TASK DETAILS
Will you give every entry again exactly as it stands?

Object data in JSON

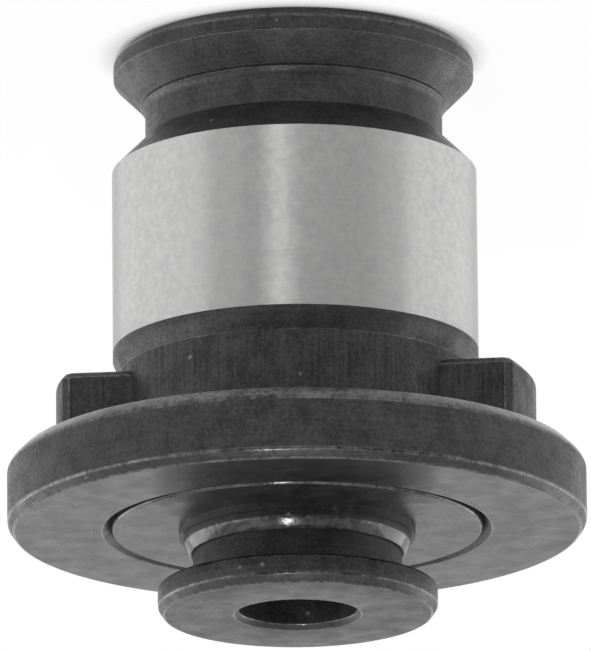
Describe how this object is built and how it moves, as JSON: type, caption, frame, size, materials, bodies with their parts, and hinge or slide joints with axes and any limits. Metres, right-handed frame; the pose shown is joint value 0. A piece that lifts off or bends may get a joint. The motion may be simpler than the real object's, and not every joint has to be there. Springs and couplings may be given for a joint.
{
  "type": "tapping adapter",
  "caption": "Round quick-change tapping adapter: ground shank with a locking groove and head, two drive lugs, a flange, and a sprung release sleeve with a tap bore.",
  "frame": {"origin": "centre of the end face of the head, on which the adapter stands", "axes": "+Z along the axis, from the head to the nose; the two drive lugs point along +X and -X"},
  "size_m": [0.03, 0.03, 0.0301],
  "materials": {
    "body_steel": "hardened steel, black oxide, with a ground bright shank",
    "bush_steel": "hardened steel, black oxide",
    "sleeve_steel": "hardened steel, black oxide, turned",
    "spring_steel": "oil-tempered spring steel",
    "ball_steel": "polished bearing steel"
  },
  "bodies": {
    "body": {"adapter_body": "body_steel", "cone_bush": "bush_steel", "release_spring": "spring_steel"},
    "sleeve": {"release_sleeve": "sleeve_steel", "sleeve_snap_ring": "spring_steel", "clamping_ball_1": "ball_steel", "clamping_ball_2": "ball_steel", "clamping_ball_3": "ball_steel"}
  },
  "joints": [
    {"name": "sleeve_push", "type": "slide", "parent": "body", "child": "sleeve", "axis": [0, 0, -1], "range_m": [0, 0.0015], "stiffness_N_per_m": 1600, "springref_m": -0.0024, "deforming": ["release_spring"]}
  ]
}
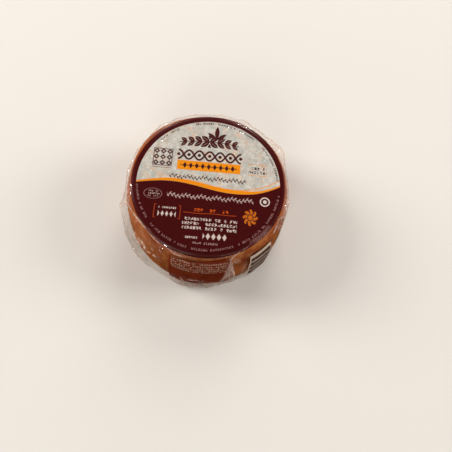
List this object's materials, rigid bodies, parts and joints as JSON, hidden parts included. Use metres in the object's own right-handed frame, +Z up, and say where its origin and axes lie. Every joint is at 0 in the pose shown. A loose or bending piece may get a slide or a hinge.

WRITTEN ANSWER
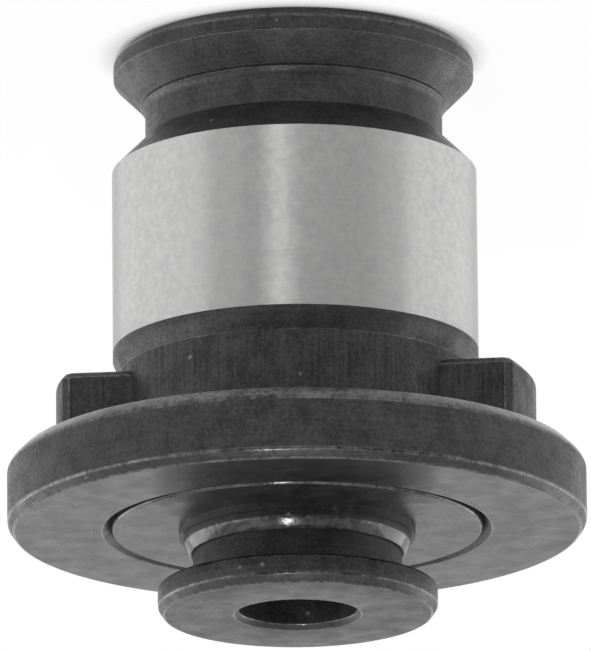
Describe how this object is built and how it moves, as JSON: type, caption, frame, size, materials, bodies with their parts, and hinge or slide joints with axes and any limits. Metres, right-handed frame; the pose shown is joint value 0. A piece that lifts off or bends may get a joint. The motion may be simpler than the real object's, and not every joint has to be there. Springs and couplings may be given for a joint.
{
  "type": "tapping adapter",
  "caption": "Round quick-change tapping adapter: ground shank with a locking groove and head, two drive lugs, a flange, and a sprung release sleeve with a tap bore.",
  "frame": {"origin": "centre of the end face of the head, on which the adapter stands", "axes": "+Z along the axis, from the head to the nose; the two drive lugs point along +X and -X"},
  "size_m": [0.03, 0.03, 0.0301],
  "materials": {
    "body_steel": "hardened steel, black oxide, with a ground bright shank",
    "bush_steel": "hardened steel, black oxide",
    "sleeve_steel": "hardened steel, black oxide, turned",
    "spring_steel": "oil-tempered spring steel",
    "ball_steel": "polished bearing steel"
  },
  "bodies": {
    "body": {"adapter_body": "body_steel", "cone_bush": "bush_steel", "release_spring": "spring_steel"},
    "sleeve": {"release_sleeve": "sleeve_steel", "sleeve_snap_ring": "spring_steel", "clamping_ball_1": "ball_steel", "clamping_ball_2": "ball_steel", "clamping_ball_3": "ball_steel"}
  },
  "joints": [
    {"name": "sleeve_push", "type": "slide", "parent": "body", "child": "sleeve", "axis": [0, 0, -1], "range_m": [0, 0.0015], "stiffness_N_per_m": 1600, "springref_m": -0.0024, "deforming": ["release_spring"]}
  ]
}
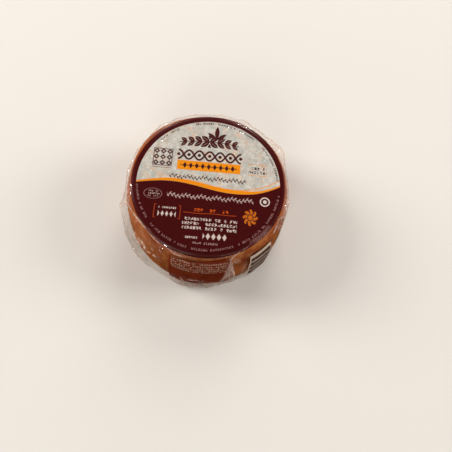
List this object's materials, rigid bodies, parts and joints as JSON, hidden parts included. Use metres in the object's own right-handed frame, +Z up, and say where its origin and axes lie. Every joint is at 0 in the pose shown. A loose or bending piece may get a slide or a hinge.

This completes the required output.